There’s a lot of discussion about what kind of jokes are okay and what aren’t. About whether intent matters or not. Can I make a rape joke? Can I make a Holocaust joke? That kind of stuff.
Intent does matter to me. Because when I make the wrong kind of joke, it helps me when I’m in bed and not sleeping to be able to honestly think, “I didn’t mean to hurt anyone.” The intent thing doesn’t usually help the person who was hurt, but it helps me, so I have to maintain that it matters.
I can make whatever kind of joke I want. As long as I’m up to facing the consequences of that joke.
If I can make a joke and feel that someone was overly or irrationally mad about it, it’s easier to get over it. Again, not EASY. I spend a lot of time replaying conversations in my mind. Even the ones where someone misheard me or didn’t get me, I blame myself for those. So the ones where they understood and were hurt, those are agonizing.
But as jokes go, they can’t be about making sure they don’t hurt anyone’s feelings. Anything you do, whether it’s joking or writing or drawing, you’ll never be able to do it if you’re always thinking about whether or not it might hurt someone else. If you write with your family and friends and teachers and the guy across from you at the coffee shop all deciding what’s okay, it’s not your work anymore, not your voice. It’s theirs.

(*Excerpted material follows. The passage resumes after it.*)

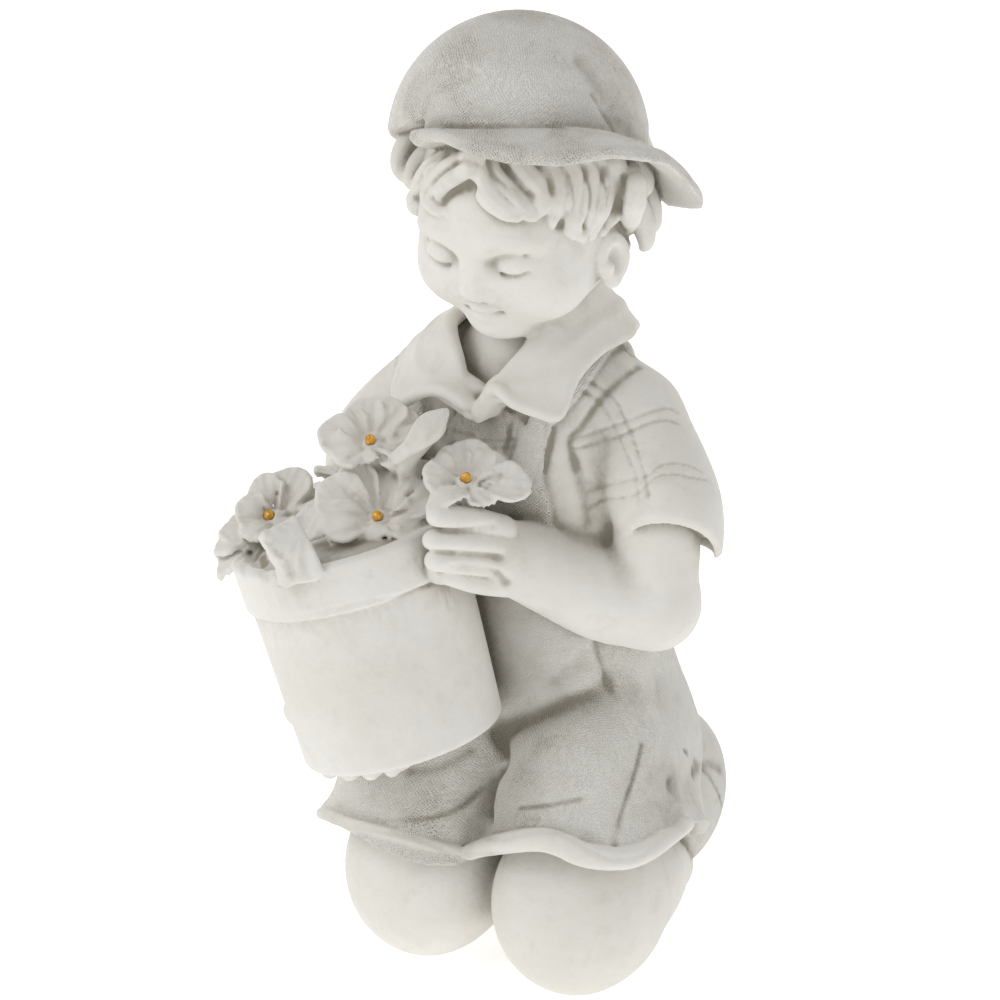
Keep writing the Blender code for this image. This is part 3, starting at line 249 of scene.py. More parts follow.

After reading this book, after thinking about that time and those electronic candles that smelled like real vanilla candles, I did decide on the one kind of joke I won’t tell. The kind of joke that’s for getting out of heavy stuff. The kind of joke that wants to come busting out whenever I get involved in something serious, someone sad or very happy or proud or feeling something that’s hard to rank and qualify. The kind of joke that’s shoots out as a defense against being a real person.
That’s the kind of joke that I’m removing from my repertoire.
And to that person with the fake candles that smelled like real vanilla, I’m very, very sorry.”